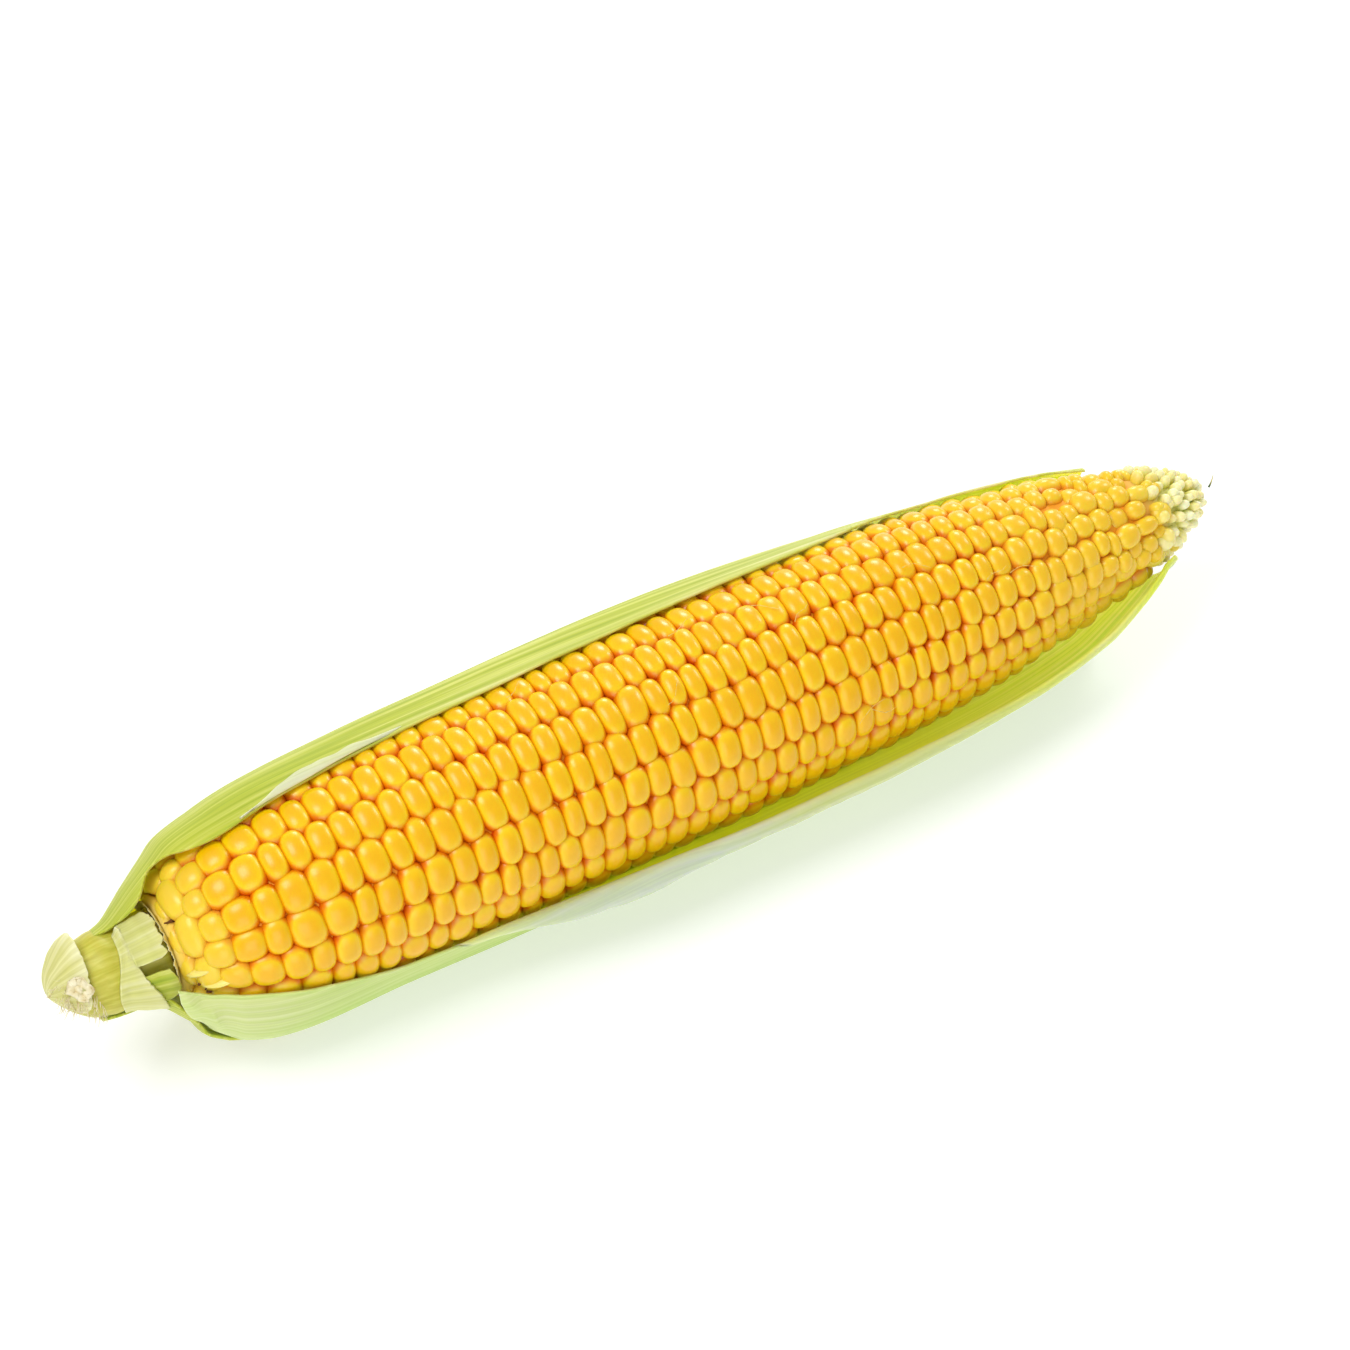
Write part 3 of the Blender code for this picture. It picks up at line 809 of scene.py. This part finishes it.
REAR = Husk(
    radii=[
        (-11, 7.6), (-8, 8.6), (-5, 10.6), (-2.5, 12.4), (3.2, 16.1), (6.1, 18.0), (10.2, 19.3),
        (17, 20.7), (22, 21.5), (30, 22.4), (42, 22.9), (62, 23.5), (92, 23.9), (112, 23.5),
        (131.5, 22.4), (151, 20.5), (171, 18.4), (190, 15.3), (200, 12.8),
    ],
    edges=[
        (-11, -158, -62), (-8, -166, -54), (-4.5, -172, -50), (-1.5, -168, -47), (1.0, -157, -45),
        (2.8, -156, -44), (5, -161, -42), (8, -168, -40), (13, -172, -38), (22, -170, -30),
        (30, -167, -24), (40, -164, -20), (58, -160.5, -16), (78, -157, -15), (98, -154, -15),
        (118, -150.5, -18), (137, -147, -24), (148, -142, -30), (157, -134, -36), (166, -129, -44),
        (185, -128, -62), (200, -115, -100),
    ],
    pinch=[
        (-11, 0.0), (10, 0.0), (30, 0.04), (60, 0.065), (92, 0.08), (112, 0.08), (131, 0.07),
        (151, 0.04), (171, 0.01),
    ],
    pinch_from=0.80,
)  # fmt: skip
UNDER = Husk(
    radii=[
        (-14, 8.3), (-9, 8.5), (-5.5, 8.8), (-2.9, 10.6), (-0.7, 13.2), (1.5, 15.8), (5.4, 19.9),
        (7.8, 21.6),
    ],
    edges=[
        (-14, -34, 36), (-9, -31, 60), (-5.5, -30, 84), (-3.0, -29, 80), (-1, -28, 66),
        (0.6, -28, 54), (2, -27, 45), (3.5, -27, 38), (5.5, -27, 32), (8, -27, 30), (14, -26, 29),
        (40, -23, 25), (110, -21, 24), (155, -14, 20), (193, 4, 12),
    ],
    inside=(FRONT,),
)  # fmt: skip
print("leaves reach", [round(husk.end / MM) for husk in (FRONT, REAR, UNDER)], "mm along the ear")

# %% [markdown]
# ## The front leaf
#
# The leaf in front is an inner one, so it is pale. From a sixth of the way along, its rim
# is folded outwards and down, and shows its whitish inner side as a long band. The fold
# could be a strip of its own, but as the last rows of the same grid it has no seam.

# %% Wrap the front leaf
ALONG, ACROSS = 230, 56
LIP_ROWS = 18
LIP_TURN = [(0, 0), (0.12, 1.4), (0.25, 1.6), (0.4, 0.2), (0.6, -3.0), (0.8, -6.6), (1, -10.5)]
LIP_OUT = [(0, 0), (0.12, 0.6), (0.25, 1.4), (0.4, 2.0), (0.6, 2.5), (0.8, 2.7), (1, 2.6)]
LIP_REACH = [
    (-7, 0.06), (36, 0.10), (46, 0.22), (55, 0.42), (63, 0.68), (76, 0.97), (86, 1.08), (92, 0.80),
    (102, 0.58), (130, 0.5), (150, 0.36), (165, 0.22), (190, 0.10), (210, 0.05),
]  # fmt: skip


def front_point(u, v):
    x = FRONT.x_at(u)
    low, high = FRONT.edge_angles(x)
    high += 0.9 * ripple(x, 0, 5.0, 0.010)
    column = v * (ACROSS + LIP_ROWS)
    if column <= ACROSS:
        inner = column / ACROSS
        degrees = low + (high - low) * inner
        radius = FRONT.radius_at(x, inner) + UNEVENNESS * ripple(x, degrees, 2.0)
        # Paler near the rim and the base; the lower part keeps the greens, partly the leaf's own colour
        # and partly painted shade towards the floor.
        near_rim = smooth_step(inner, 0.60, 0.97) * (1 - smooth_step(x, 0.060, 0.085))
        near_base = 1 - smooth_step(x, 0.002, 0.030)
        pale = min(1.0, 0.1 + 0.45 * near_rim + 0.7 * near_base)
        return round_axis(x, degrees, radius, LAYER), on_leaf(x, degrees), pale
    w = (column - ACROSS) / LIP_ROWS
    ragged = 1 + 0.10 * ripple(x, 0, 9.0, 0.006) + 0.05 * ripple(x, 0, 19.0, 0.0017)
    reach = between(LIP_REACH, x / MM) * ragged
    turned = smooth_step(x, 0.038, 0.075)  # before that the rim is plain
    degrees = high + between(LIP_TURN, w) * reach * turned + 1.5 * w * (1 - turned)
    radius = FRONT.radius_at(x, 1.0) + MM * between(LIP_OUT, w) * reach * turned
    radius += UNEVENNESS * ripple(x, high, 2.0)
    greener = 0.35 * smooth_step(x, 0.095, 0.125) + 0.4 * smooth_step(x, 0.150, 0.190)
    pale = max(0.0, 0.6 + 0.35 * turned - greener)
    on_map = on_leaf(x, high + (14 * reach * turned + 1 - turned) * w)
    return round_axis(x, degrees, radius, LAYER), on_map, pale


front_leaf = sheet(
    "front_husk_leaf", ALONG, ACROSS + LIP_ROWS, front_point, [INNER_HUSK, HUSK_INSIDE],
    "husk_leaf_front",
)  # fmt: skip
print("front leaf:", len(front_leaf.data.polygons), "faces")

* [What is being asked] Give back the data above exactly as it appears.

* [Solution for this problem]
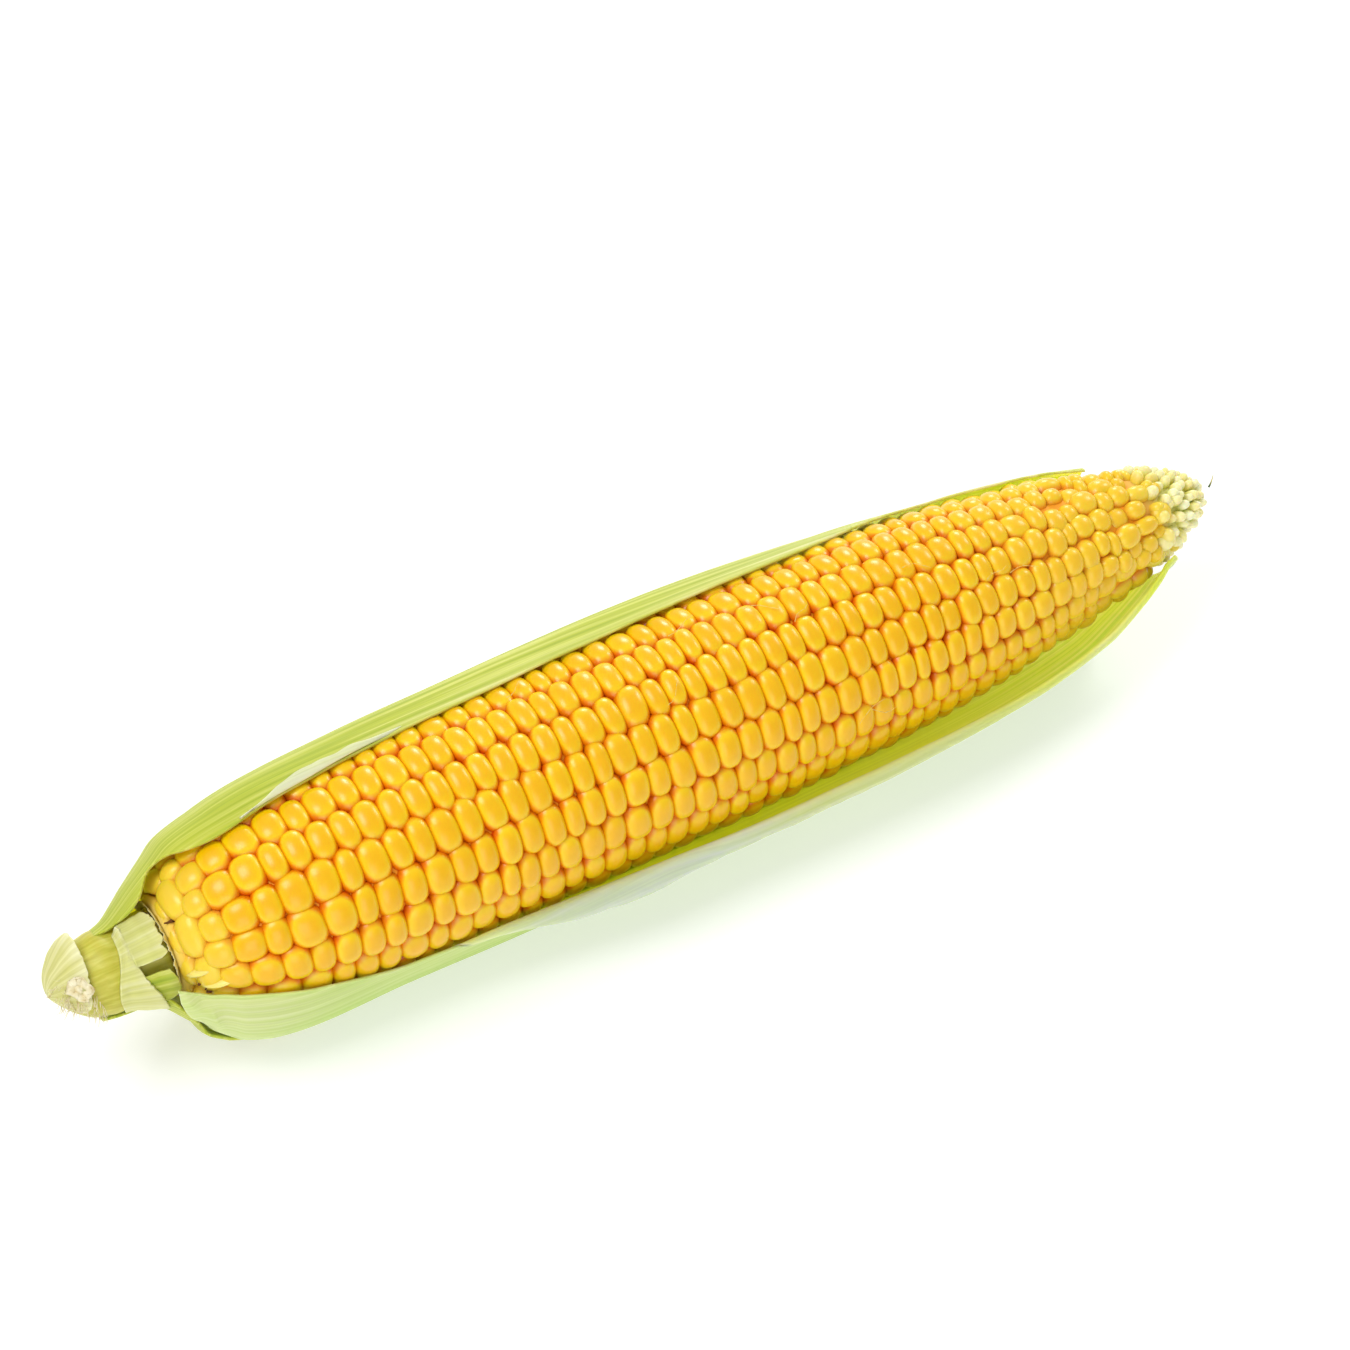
Write part 3 of the Blender code for this picture. It picks up at line 809 of scene.py. This part finishes it.
REAR = Husk(
    radii=[
        (-11, 7.6), (-8, 8.6), (-5, 10.6), (-2.5, 12.4), (3.2, 16.1), (6.1, 18.0), (10.2, 19.3),
        (17, 20.7), (22, 21.5), (30, 22.4), (42, 22.9), (62, 23.5), (92, 23.9), (112, 23.5),
        (131.5, 22.4), (151, 20.5), (171, 18.4), (190, 15.3), (200, 12.8),
    ],
    edges=[
        (-11, -158, -62), (-8, -166, -54), (-4.5, -172, -50), (-1.5, -168, -47), (1.0, -157, -45),
        (2.8, -156, -44), (5, -161, -42), (8, -168, -40), (13, -172, -38), (22, -170, -30),
        (30, -167, -24), (40, -164, -20), (58, -160.5, -16), (78, -157, -15), (98, -154, -15),
        (118, -150.5, -18), (137, -147, -24), (148, -142, -30), (157, -134, -36), (166, -129, -44),
        (185, -128, -62), (200, -115, -100),
    ],
    pinch=[
        (-11, 0.0), (10, 0.0), (30, 0.04), (60, 0.065), (92, 0.08), (112, 0.08), (131, 0.07),
        (151, 0.04), (171, 0.01),
    ],
    pinch_from=0.80,
)  # fmt: skip
UNDER = Husk(
    radii=[
        (-14, 8.3), (-9, 8.5), (-5.5, 8.8), (-2.9, 10.6), (-0.7, 13.2), (1.5, 15.8), (5.4, 19.9),
        (7.8, 21.6),
    ],
    edges=[
        (-14, -34, 36), (-9, -31, 60), (-5.5, -30, 84), (-3.0, -29, 80), (-1, -28, 66),
        (0.6, -28, 54), (2, -27, 45), (3.5, -27, 38), (5.5, -27, 32), (8, -27, 30), (14, -26, 29),
        (40, -23, 25), (110, -21, 24), (155, -14, 20), (193, 4, 12),
    ],
    inside=(FRONT,),
)  # fmt: skip
print("leaves reach", [round(husk.end / MM) for husk in (FRONT, REAR, UNDER)], "mm along the ear")

# %% [markdown]
# ## The front leaf
#
# The leaf in front is an inner one, so it is pale. From a sixth of the way along, its rim
# is folded outwards and down, and shows its whitish inner side as a long band. The fold
# could be a strip of its own, but as the last rows of the same grid it has no seam.

# %% Wrap the front leaf
ALONG, ACROSS = 230, 56
LIP_ROWS = 18
LIP_TURN = [(0, 0), (0.12, 1.4), (0.25, 1.6), (0.4, 0.2), (0.6, -3.0), (0.8, -6.6), (1, -10.5)]
LIP_OUT = [(0, 0), (0.12, 0.6), (0.25, 1.4), (0.4, 2.0), (0.6, 2.5), (0.8, 2.7), (1, 2.6)]
LIP_REACH = [
    (-7, 0.06), (36, 0.10), (46, 0.22), (55, 0.42), (63, 0.68), (76, 0.97), (86, 1.08), (92, 0.80),
    (102, 0.58), (130, 0.5), (150, 0.36), (165, 0.22), (190, 0.10), (210, 0.05),
]  # fmt: skip


def front_point(u, v):
    x = FRONT.x_at(u)
    low, high = FRONT.edge_angles(x)
    high += 0.9 * ripple(x, 0, 5.0, 0.010)
    column = v * (ACROSS + LIP_ROWS)
    if column <= ACROSS:
        inner = column / ACROSS
        degrees = low + (high - low) * inner
        radius = FRONT.radius_at(x, inner) + UNEVENNESS * ripple(x, degrees, 2.0)
        # Paler near the rim and the base; the lower part keeps the greens, partly the leaf's own colour
        # and partly painted shade towards the floor.
        near_rim = smooth_step(inner, 0.60, 0.97) * (1 - smooth_step(x, 0.060, 0.085))
        near_base = 1 - smooth_step(x, 0.002, 0.030)
        pale = min(1.0, 0.1 + 0.45 * near_rim + 0.7 * near_base)
        return round_axis(x, degrees, radius, LAYER), on_leaf(x, degrees), pale
    w = (column - ACROSS) / LIP_ROWS
    ragged = 1 + 0.10 * ripple(x, 0, 9.0, 0.006) + 0.05 * ripple(x, 0, 19.0, 0.0017)
    reach = between(LIP_REACH, x / MM) * ragged
    turned = smooth_step(x, 0.038, 0.075)  # before that the rim is plain
    degrees = high + between(LIP_TURN, w) * reach * turned + 1.5 * w * (1 - turned)
    radius = FRONT.radius_at(x, 1.0) + MM * between(LIP_OUT, w) * reach * turned
    radius += UNEVENNESS * ripple(x, high, 2.0)
    greener = 0.35 * smooth_step(x, 0.095, 0.125) + 0.4 * smooth_step(x, 0.150, 0.190)
    pale = max(0.0, 0.6 + 0.35 * turned - greener)
    on_map = on_leaf(x, high + (14 * reach * turned + 1 - turned) * w)
    return round_axis(x, degrees, radius, LAYER), on_map, pale


front_leaf = sheet(
    "front_husk_leaf", ALONG, ACROSS + LIP_ROWS, front_point, [INNER_HUSK, HUSK_INSIDE],
    "husk_leaf_front",
)  # fmt: skip
print("front leaf:", len(front_leaf.data.polygons), "faces")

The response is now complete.